GR 104583; (March, 1993) (Digest)
G.R. No. 101897 . March 5, 1993.
LYCEUM OF THE PHILIPPINES, INC., petitioner, vs. COURT OF APPEALS, LYCEUM OF APARRI, LYCEUM OF CABAGAN, LYCEUM OF CAMALANIUGAN, INC., LYCEUM OF LALLO, INC., LYCEUM OF TUAO, INC., BUHI LYCEUM, CENTRAL LYCEUM OF CATANDUANES, LYCEUM OF SOUTHERN PHILIPPINES, LYCEUM OF EASTERN MINDANAO, INC. and WESTERN PANGASINAN LYCEUM, INC., respondents.
FACTS
Petitioner Lyceum of the Philippines, Inc. has been registered with the Securities and Exchange Commission (SEC) under that name since September 21, 1950. On February 24, 1984, it filed a proceeding before the SEC to compel the private respondents, which are also educational institutions, to delete the word “Lyceum” from their corporate names and to permanently enjoin them from using it. Petitioner based its claim on a prior SEC case (SEC-Case No. 1241) against Lyceum of Baguio, Inc., where the SEC ordered Lyceum of Baguio to change its name, a decision affirmed by the Supreme Court. The SEC hearing officer in the instant case ruled in favor of the petitioner. However, on appeal, the SEC En Banc reversed the decision, holding that the appending of geographic names to “Lyceum” sufficiently distinguished the schools and that the word had not acquired a secondary meaning identifying it exclusively with the petitioner. The Court of Appeals affirmed the SEC En Banc’s decision.
ISSUE
Whether the corporate names of the respondent educational institutions, which all include the word “Lyceum,” are identical or deceptively or confusingly similar to the corporate name of petitioner Lyceum of the Philippines, Inc., thereby violating Section 18 of the Corporation Code, and whether the word “Lyceum” has acquired a secondary meaning such that its use is exclusively appropriable by the petitioner.
RULING
The Supreme Court denied the petition and affirmed the decision of the Court of Appeals.
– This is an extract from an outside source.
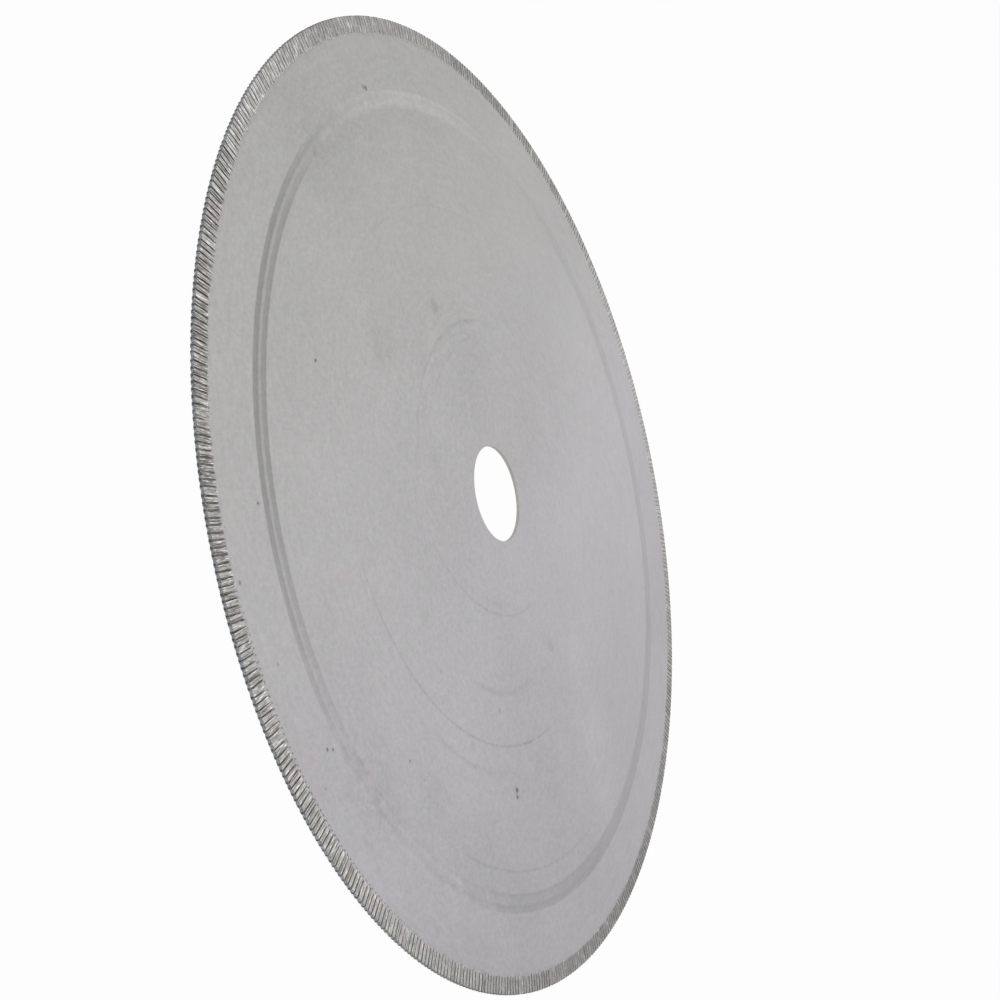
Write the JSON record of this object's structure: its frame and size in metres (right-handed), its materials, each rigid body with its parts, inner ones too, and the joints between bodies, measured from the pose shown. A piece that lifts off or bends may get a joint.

The Court held that the corporate names of the private respondents are not identical or deceptively or confusingly similar to that of the petitioner. The appending of geographic names (e.g., “of Aparri,” “of Cabagan”) to the word “Lyceum” effectively precludes confusion and deception among the general public. The Court also ruled that the petitioner failed to prove that the word “Lyceum” had acquired a secondary meaning. The doctrine of secondary meaning requires that a word, though originally generic, be used so long and so exclusively by one producer that it comes to mean that producer’s product in the mind of the relevant public. The Court found that petitioner’s use of “Lyceum” was not exclusive, as it was shared with other institutions like the Western Pangasinan Lyceum (registered on October 27, 1950, shortly after the petitioner) and the other respondent schools. The number of respondents itself strongly suggested a lack of exclusivity. Therefore, the petitioner has no legally enforceable exclusive right to the word “Lyceum.” In determining similarity, corporate names must be evaluated in their entirety, and when so evaluated, the names in question are not confusingly or deceptively similar.